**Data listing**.
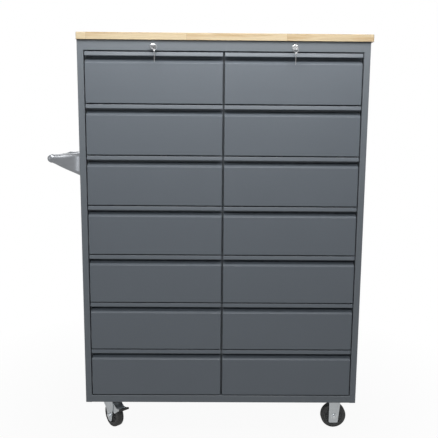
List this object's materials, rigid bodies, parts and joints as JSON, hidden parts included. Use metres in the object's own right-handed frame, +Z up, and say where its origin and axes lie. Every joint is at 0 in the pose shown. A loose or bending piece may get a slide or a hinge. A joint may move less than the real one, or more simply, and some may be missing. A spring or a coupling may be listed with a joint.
{
  "type": "rolling tool cabinet",
  "caption": "Upright steel drawer cabinet on casters with two columns of full-width-grip drawers, a wooden worktop, two locks and a push handle on one side.",
  "frame": {"origin": "on the floor, under the middle of the whole cabinet, with handle and keys included", "axes": "+Z up, the drawers face -Y, the push handle is on the -X side"},
  "size_m": [1.2044, 0.4955, 1.5335],
  "materials": {
    "body_paint": "satin powder coat, blue-grey",
    "drawer_paint": "satin powder coat, blue-grey",
    "tray_paint": "satin powder coat, blue-grey",
    "worktop_wood": "lacquered edge-glued boards",
    "zinc_steel": "zinc-plated steel",
    "lock_chrome": "chromed",
    "key_steel": "nickel-plated steel",
    "guide_nylon": "natural nylon",
    "handle_casting": "silver-painted casting",
    "handle_tube": "satin anodised tube",
    "wheel_tyre": "dark grey solid rubber on a grey hub"
  },
  "bodies": {
    "cabinet": {"side_panel_left": "body_paint", "side_panel_right": "body_paint", "back_panel": "body_paint", "top_panel": "body_paint", "base_panel": "body_paint", "centre_partition": "body_paint", "runner_posts": "zinc_steel", "fixed_runners": "zinc_steel", "worktop": "worktop_wood", "lock_housings": "lock_chrome", "lock_bar_guides": "guide_nylon", "handle_brackets": "handle_casting", "handle_bar": "handle_tube", "rigid_caster_forks": "zinc_steel", "swivel_caster_plates": "zinc_steel", "caster_bolts": "zinc_steel"},
    "drawer_left_1": {"drawer_left_1_front": "drawer_paint", "drawer_left_1_tray": "tray_paint"},
    "drawer_left_2": {"drawer_left_2_front": "drawer_paint", "drawer_left_2_tray": "tray_paint"},
    "drawer_left_3": {"drawer_left_3_front": "drawer_paint", "drawer_left_3_tray": "tray_paint"},
    "drawer_left_4": {"drawer_left_4_front": "drawer_paint", "drawer_left_4_tray": "tray_paint"},
    "drawer_left_5": {"drawer_left_5_front": "drawer_paint", "drawer_left_5_tray": "tray_paint"},
    "drawer_left_6": {"drawer_left_6_front": "drawer_paint", "drawer_left_6_tray": "tray_paint"},
    "drawer_left_7": {"drawer_left_7_front": "drawer_paint", "drawer_left_7_tray": "tray_paint"},
    "drawer_right_1": {"drawer_right_1_front": "drawer_paint", "drawer_right_1_tray": "tray_paint"},
    "drawer_right_2": {"drawer_right_2_front": "drawer_paint", "drawer_right_2_tray": "tray_paint"},
    "drawer_right_3": {"drawer_right_3_front": "drawer_paint", "drawer_right_3_tray": "tray_paint"},
    "drawer_right_4": {"drawer_right_4_front": "drawer_paint", "drawer_right_4_tray": "tray_paint"},
    "drawer_right_5": {"drawer_right_5_front": "drawer_paint", "drawer_right_5_tray": "tray_paint"},
    "drawer_right_6": {"drawer_right_6_front": "drawer_paint", "drawer_right_6_tray": "tray_paint"},
    "drawer_right_7": {"drawer_right_7_front": "drawer_paint", "drawer_right_7_tray": "tray_paint"},
    "lock_left": {"lock_plug_left": "lock_chrome"},
    "key_left": {"lock_key_left": "key_steel"},
    "spare_left": {"spare_key_left": "key_steel"},
    "lock_bar_left": {"lock_bar_left": "zinc_steel"},
    "lock_right": {"lock_plug_right": "lock_chrome"},
    "key_right": {"lock_key_right": "key_steel"},
    "spare_right": {"spare_key_right": "key_steel"},
    "lock_bar_right": {"lock_bar_right": "zinc_steel"},
    "swivel_front": {"swivel_fork_front": "zinc_steel"},
    "brake_front": {"brake_pedal_front": "zinc_steel"},
    "wheel_front_left": {"wheel_front_left": "wheel_tyre"},
    "wheel_front_right": {"wheel_front_right": "wheel_tyre"},
    "swivel_rear": {"swivel_fork_rear": "zinc_steel"},
    "brake_rear": {"brake_pedal_rear": "zinc_steel"},
    "wheel_rear_left": {"wheel_rear_left": "wheel_tyre"},
    "wheel_rear_right": {"wheel_rear_right": "wheel_tyre"}
  },
  "joints": [
    {"name": "drawer_left_1_slide", "type": "slide", "parent": "cabinet", "child": "drawer_left_1", "axis": [0, -1, 0], "range_m": [0, 0.35]},
    {"name": "drawer_left_2_slide", "type": "slide", "parent": "cabinet", "child": "drawer_left_2", "axis": [0, -1, 0], "range_m": [0, 0.35]},
    {"name": "drawer_left_3_slide", "type": "slide", "parent": "cabinet", "child": "drawer_left_3", "axis": [0, -1, 0], "range_m": [0, 0.35]},
    {"name": "drawer_left_4_slide", "type": "slide", "parent": "cabinet", "child": "drawer_left_4", "axis": [0, -1, 0], "range_m": [0, 0.35]},
    {"name": "drawer_left_5_slide", "type": "slide", "parent": "cabinet", "child": "drawer_left_5", "axis": [0, -1, 0], "range_m": [0, 0.35]},
    {"name": "drawer_left_6_slide", "type": "slide", "parent": "cabinet", "child": "drawer_left_6", "axis": [0, -1, 0], "range_m": [0, 0.35]},
    {"name": "drawer_left_7_slide", "type": "slide", "parent": "cabinet", "child": "drawer_left_7", "axis": [0, -1, 0], "range_m": [0, 0.35]},
    {"name": "drawer_right_1_slide", "type": "slide", "parent": "cabinet", "child": "drawer_right_1", "axis": [0, -1, 0], "range_m": [0, 0.35]},
    {"name": "drawer_right_2_slide", "type": "slide", "parent": "cabinet", "child": "drawer_right_2", "axis": [0, -1, 0], "range_m": [0, 0.35]},
    {"name": "drawer_right_3_slide", "type": "slide", "parent": "cabinet", "child": "drawer_right_3", "axis": [0, -1, 0], "range_m": [0, 0.35]},
    {"name": "drawer_right_4_slide", "type": "slide", "parent": "cabinet", "child": "drawer_right_4", "axis": [0, -1, 0], "range_m": [0, 0.35]},
    {"name": "drawer_right_5_slide", "type": "slide", "parent": "cabinet", "child": "drawer_right_5", "axis": [0, -1, 0], "range_m": [0, 0.35]},
    {"name": "drawer_right_6_slide", "type": "slide", "parent": "cabinet", "child": "drawer_right_6", "axis": [0, -1, 0], "range_m": [0, 0.35]},
    {"name": "drawer_right_7_slide", "type": "slide", "parent": "cabinet", "child": "drawer_right_7", "axis": [0, -1, 0], "range_m": [0, 0.35]},
    {"name": "lock_left_turn", "type": "hinge", "parent": "cabinet", "child": "lock_left", "pos_m": [-0.19225, -0.2175, 1.4865], "axis": [0, 1, 0], "range_deg": [0, 90]},
    {"name": "lock_bar_left_drop", "type": "slide", "parent": "cabinet", "child": "lock_bar_left", "axis": [0, 0, -1], "range_m": [0, 0.01202]},
    {"name": "key_left_pull", "type": "slide", "parent": "lock_left", "child": "key_left", "axis": [0, -1, 0], "range_m": [0, 0.03]},
    {"name": "spare_left_swing", "type": "hinge", "parent": "key_left", "child": "spare_left", "pos_m": [-0.19225, -0.2385, 1.4887], "axis": [1, 0, 0], "range_deg": [-20, 5]},
    {"name": "lock_right_turn", "type": "hinge", "parent": "cabinet", "child": "lock_right", "pos_m": [0.31975, -0.2175, 1.4865], "axis": [0, 1, 0], "range_deg": [-90, 0]},
    {"name": "lock_bar_right_drop", "type": "slide", "parent": "cabinet", "child": "lock_bar_right", "axis": [0, 0, -1], "range_m": [0, 0.01202]},
    {"name": "key_right_pull", "type": "slide", "parent": "lock_right", "child": "key_right", "axis": [0, -1, 0], "range_m": [0, 0.03]},
    {"name": "spare_right_swing", "type": "hinge", "parent": "key_right", "child": "spare_right", "pos_m": [0.31975, -0.2385, 1.4846], "axis": [1, 0, 0], "range_deg": [-90, 5]},
    {"name": "swivel_front", "type": "hinge", "parent": "cabinet", "child": "swivel_front", "pos_m": [-0.39025, -0.1255, 0.127], "axis": [0, 0, 1], "continuous": true},
    {"name": "wheel_front_left_spin", "type": "hinge", "parent": "swivel_front", "child": "wheel_front_left", "pos_m": [-0.36775, -0.15231, 0.05], "axis": [0.766, 0.6428, 0], "continuous": true},
    {"name": "brake_front_press", "type": "hinge", "parent": "swivel_front", "child": "brake_front", "pos_m": [-0.35811, -0.1638, 0.104], "axis": [0.766, 0.6428, 0], "range_deg": [0, 14.5]},
    {"name": "wheel_front_right_spin", "type": "hinge", "parent": "cabinet", "child": "wheel_front_right", "pos_m": [0.52075, -0.1515, 0.05], "axis": [0, 1, 0], "continuous": true},
    {"name": "swivel_rear", "type": "hinge", "parent": "cabinet", "child": "swivel_rear", "pos_m": [-0.39025, 0.1505, 0.127], "axis": [0, 0, 1], "continuous": true},
    {"name": "wheel_rear_left_spin", "type": "hinge", "parent": "swivel_rear", "child": "wheel_rear_left", "pos_m": [-0.36267, 0.12895, 0.05], "axis": [0.6157, 0.788, 0], "continuous": true},
    {"name": "brake_rear_press", "type": "hinge", "parent": "swivel_rear", "child": "brake_rear", "pos_m": [-0.35085, 0.11972, 0.104], "axis": [0.6157, 0.788, 0], "range_deg": [0, 14.5]},
    {"name": "wheel_rear_right_spin", "type": "hinge", "parent": "cabinet", "child": "wheel_rear_right", "pos_m": [0.52075, 0.1765, 0.05], "axis": [0, 1, 0], "continuous": true}
  ],
  "couplings": [
    {"joint": "lock_left_turn", "follows": "lock_bar_left_drop", "rad_per_m": 130.67},
    {"joint": "lock_right_turn", "follows": "lock_bar_right_drop", "rad_per_m": -130.67}
  ]
}
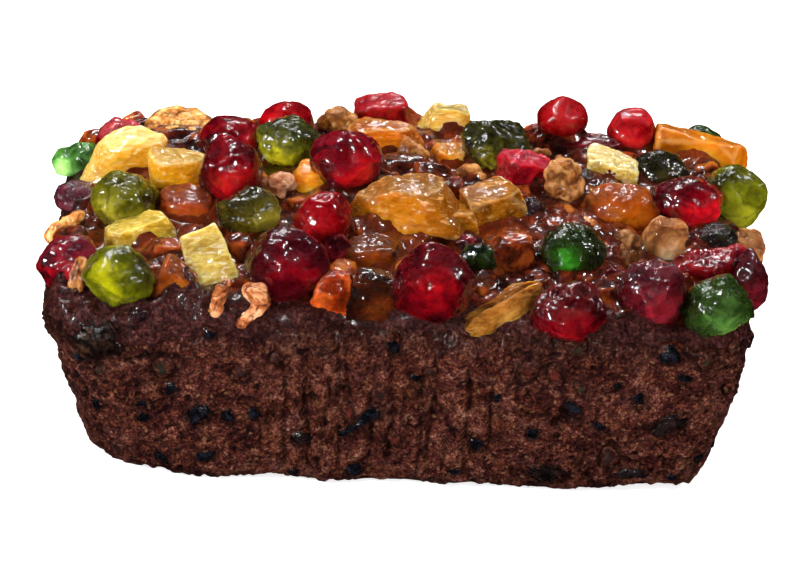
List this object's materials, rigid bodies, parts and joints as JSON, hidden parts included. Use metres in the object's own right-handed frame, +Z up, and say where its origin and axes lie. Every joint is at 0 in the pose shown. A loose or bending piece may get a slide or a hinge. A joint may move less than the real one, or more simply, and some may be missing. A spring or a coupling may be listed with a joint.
{
  "type": "fruit cake loaf",
  "caption": "Dark dense loaf cake with sloping sides and a flat bottom, topped with glossy candied cherries, pineapple, orange, peel and nuts.",
  "frame": {"origin": "centre of the flat bottom, at loaf mid length and mid width", "axes": "+X along the loaf's length, +Z up, the long side that shows faces -Y"},
  "size_m": [0.2046, 0.1114, 0.0856],
  "materials": {
    "crumb": "matte, fine porous dark reddish-brown crumb with embedded dark fruit",
    "cherry_red": "glossy translucent deep red candied cherry",
    "cherry_bright": "glossy translucent bright red candied cherry",
    "cherry_dark": "glossy dark magenta-red candied cherry",
    "cherry_green": "glossy translucent green candied cherry",
    "pineapple": "glossy fibrous yellow candied pineapple",
    "orange": "glossy translucent yellow-orange candied orange",
    "peel": "glossy amber-brown syrup-soaked peel",
    "walnut": "glazed golden-brown walnut, wrinkled",
    "nut_pale": "glazed pale tan nut",
    "raisin": "wrinkled glossy near-black raisin",
    "syrup": "dark amber glossy syrup between the pieces"
  },
  "bodies": {
    "root": {"loaf": "crumb", "cherry_red_01": "cherry_red", "cherry_red_02": "cherry_red", "cherry_red_03": "cherry_red", "cherry_red_04": "cherry_red", "cherry_red_05": "cherry_red", "cherry_red_06": "cherry_bright", "cherry_red_07": "cherry_bright", "cherry_red_08": "cherry_red", "cherry_red_09": "cherry_red", "cherry_red_10": "cherry_red", "cherry_red_11": "cherry_bright", "cherry_red_12": "cherry_red", "cherry_red_13": "cherry_red", "cherry_dark_01": "cherry_dark", "cherry_dark_02": "cherry_dark", "cherry_green_01": "cherry_green", "cherry_green_02": "cherry_green", "cherry_green_03": "cherry_green", "cherry_green_04": "cherry_green", "cherry_green_05": "cherry_green", "cherry_green_06": "cherry_green", "cherry_green_07": "cherry_green", "cherry_green_08": "cherry_green", "cherry_green_09": "cherry_green", "cherry_green_10": "cherry_green", "cherry_green_11": "cherry_green", "cherry_piece_01": "cherry_bright", "cherry_piece_02": "cherry_bright", "cherry_piece_03": "cherry_dark", "cherry_piece_04": "cherry_bright", "orange_01": "orange", "orange_02": "orange", "orange_03": "orange", "orange_04": "orange", "orange_05": "orange", "orange_06": "orange", "pineapple_01": "pineapple", "pineapple_02": "pineapple", "pineapple_03": "pineapple", "pineapple_04": "pineapple", "pineapple_05": "pineapple", "pineapple_06": "pineapple", "peel_01": "peel", "peel_02": "peel", "peel_03": "peel", "peel_04": "peel", "peel_05": "peel", "walnut_01": "walnut", "walnut_02": "walnut", "walnut_03": "walnut", "walnut_04": "walnut", "walnut_05": "walnut", "walnut_06": "walnut", "walnut_07": "nut_pale", "nut_sliver_01": "nut_pale", "nut_piece_01": "nut_pale", "nut_piece_02": "nut_pale", "raisin_01": "raisin", "raisin_02": "raisin"}
  },
  "joints": []
}
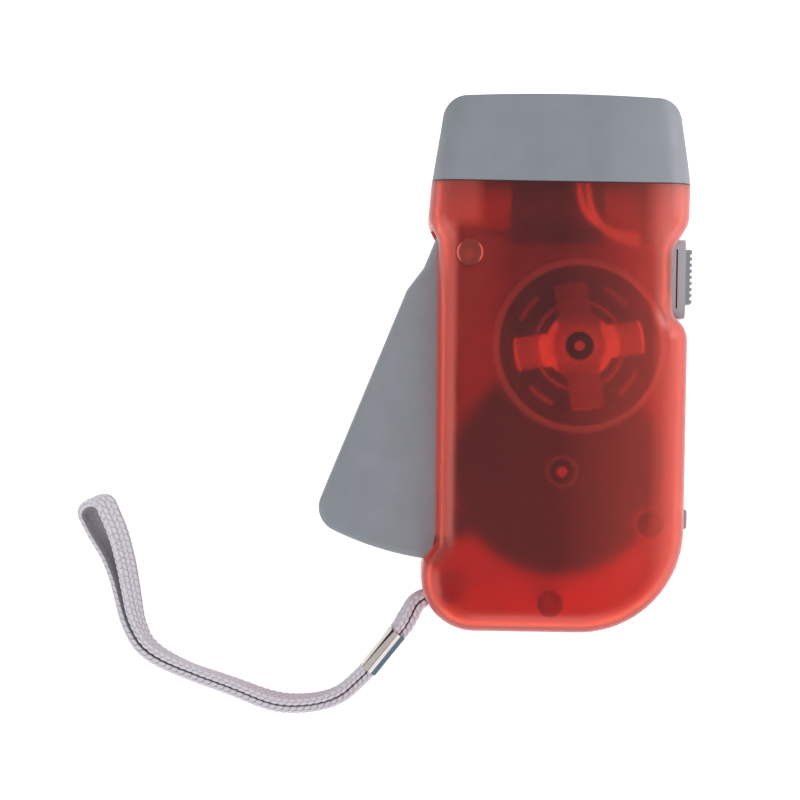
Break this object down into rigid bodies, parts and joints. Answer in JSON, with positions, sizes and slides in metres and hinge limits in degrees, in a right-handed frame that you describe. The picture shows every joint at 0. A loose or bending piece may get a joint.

**What this task involves**. Filter lines by "shows" and return each hit.

**Written reply**.
  "frame": {"origin": "centre of the flat bottom, at loaf mid length and mid width", "axes": "+X along the loaf's length, +Z up, the long side that shows faces -Y"},
Break this object down into rigid bodies, parts and joints. Answer in JSON, with positions, sizes and slides in metres and hinge limits in degrees, in a right-handed frame that you describe. The picture shows every joint at 0. A loose or bending piece may get a joint.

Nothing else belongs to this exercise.